**Job**
From the listing below, copy every line with the word "parts".
======== Stored data ========
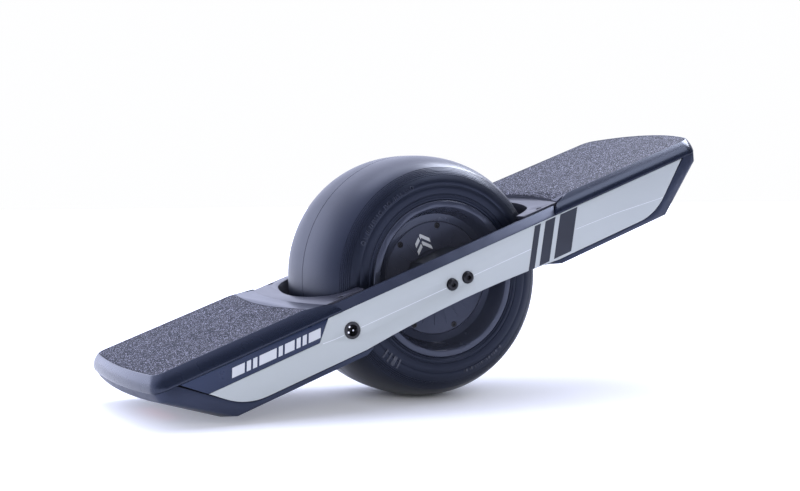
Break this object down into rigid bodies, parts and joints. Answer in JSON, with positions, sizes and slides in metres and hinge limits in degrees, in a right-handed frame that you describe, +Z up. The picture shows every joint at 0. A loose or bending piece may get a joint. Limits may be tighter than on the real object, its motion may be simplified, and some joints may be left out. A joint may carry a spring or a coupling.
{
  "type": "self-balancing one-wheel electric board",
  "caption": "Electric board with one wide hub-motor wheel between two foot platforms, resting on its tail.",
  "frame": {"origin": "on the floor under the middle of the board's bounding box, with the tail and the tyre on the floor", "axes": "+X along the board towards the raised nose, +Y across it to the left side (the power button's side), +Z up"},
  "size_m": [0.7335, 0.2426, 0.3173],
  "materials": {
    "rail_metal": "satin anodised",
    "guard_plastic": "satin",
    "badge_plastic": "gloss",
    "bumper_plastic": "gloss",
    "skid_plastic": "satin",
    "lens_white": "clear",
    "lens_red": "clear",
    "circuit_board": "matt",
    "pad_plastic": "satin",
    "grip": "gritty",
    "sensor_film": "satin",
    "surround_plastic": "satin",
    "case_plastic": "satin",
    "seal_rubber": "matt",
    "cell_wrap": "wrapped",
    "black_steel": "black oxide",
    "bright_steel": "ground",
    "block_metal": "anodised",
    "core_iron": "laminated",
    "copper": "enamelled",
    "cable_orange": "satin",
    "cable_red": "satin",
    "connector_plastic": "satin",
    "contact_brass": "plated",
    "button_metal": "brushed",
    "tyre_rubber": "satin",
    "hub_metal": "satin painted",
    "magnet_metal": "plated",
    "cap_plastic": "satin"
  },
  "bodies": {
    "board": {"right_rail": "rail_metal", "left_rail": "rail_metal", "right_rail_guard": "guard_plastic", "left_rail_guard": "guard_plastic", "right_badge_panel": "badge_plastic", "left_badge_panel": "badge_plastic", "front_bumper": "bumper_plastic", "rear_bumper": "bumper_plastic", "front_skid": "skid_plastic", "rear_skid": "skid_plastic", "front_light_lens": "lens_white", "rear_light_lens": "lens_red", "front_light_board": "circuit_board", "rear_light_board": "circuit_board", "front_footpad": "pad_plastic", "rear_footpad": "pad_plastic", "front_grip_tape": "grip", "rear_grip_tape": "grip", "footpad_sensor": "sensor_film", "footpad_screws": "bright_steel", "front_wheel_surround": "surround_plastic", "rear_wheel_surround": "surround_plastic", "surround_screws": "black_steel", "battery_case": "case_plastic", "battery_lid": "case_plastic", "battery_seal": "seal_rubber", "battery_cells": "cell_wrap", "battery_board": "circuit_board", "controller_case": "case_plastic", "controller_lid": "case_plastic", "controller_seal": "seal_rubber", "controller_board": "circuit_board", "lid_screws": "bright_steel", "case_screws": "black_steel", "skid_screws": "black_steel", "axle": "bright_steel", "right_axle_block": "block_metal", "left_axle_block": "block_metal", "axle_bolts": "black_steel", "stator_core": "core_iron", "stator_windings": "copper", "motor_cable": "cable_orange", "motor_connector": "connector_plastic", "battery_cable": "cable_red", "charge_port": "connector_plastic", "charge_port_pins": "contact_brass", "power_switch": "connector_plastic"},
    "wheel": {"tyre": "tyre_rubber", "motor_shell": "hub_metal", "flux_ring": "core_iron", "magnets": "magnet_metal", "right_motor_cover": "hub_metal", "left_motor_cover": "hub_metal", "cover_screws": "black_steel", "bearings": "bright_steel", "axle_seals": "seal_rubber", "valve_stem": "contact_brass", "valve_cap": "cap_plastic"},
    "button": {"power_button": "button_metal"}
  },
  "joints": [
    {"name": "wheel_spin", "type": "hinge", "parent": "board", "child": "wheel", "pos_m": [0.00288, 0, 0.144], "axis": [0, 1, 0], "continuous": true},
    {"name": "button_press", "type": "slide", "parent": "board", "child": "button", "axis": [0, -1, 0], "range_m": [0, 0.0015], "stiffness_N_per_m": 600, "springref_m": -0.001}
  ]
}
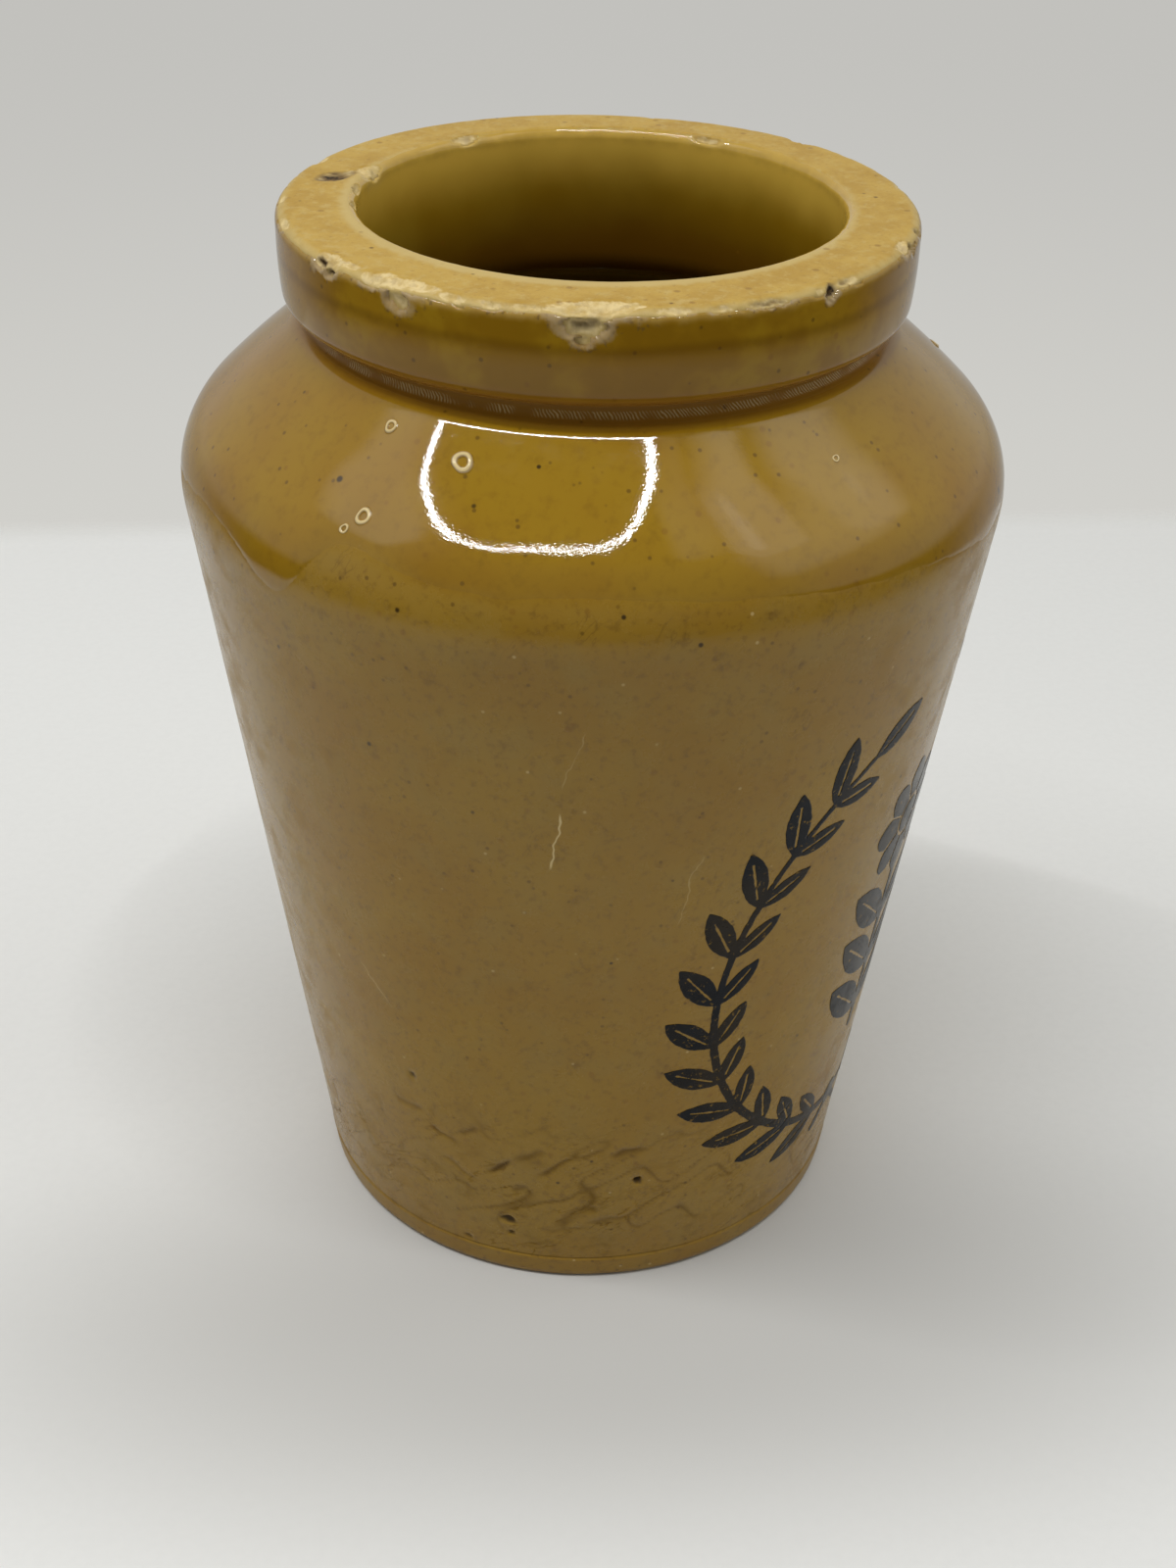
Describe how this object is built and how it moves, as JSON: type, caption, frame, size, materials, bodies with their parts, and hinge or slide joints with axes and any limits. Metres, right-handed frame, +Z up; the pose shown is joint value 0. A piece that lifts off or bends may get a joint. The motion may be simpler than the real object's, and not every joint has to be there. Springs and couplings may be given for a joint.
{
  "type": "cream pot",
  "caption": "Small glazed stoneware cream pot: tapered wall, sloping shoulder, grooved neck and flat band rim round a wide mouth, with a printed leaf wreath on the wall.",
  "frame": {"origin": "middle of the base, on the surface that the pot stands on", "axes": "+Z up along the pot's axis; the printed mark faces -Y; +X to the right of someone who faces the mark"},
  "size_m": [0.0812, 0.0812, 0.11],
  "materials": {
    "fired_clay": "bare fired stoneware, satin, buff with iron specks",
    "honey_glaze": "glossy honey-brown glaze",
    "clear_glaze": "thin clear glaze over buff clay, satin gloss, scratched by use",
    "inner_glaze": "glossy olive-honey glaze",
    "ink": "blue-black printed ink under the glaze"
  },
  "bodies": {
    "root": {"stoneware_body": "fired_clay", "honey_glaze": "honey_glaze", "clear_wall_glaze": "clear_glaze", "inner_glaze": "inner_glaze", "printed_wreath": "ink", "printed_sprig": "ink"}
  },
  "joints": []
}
========
**Full solution**
Break this object down into rigid bodies, parts and joints. Answer in JSON, with positions, sizes and slides in metres and hinge limits in degrees, in a right-handed frame that you describe, +Z up. The picture shows every joint at 0. A loose or bending piece may get a joint. Limits may be tighter than on the real object, its motion may be simplified, and some joints may be left out. A joint may carry a spring or a coupling.
Describe how this object is built and how it moves, as JSON: type, caption, frame, size, materials, bodies with their parts, and hinge or slide joints with axes and any limits. Metres, right-handed frame, +Z up; the pose shown is joint value 0. A piece that lifts off or bends may get a joint. The motion may be simpler than the real object's, and not every joint has to be there. Springs and couplings may be given for a joint.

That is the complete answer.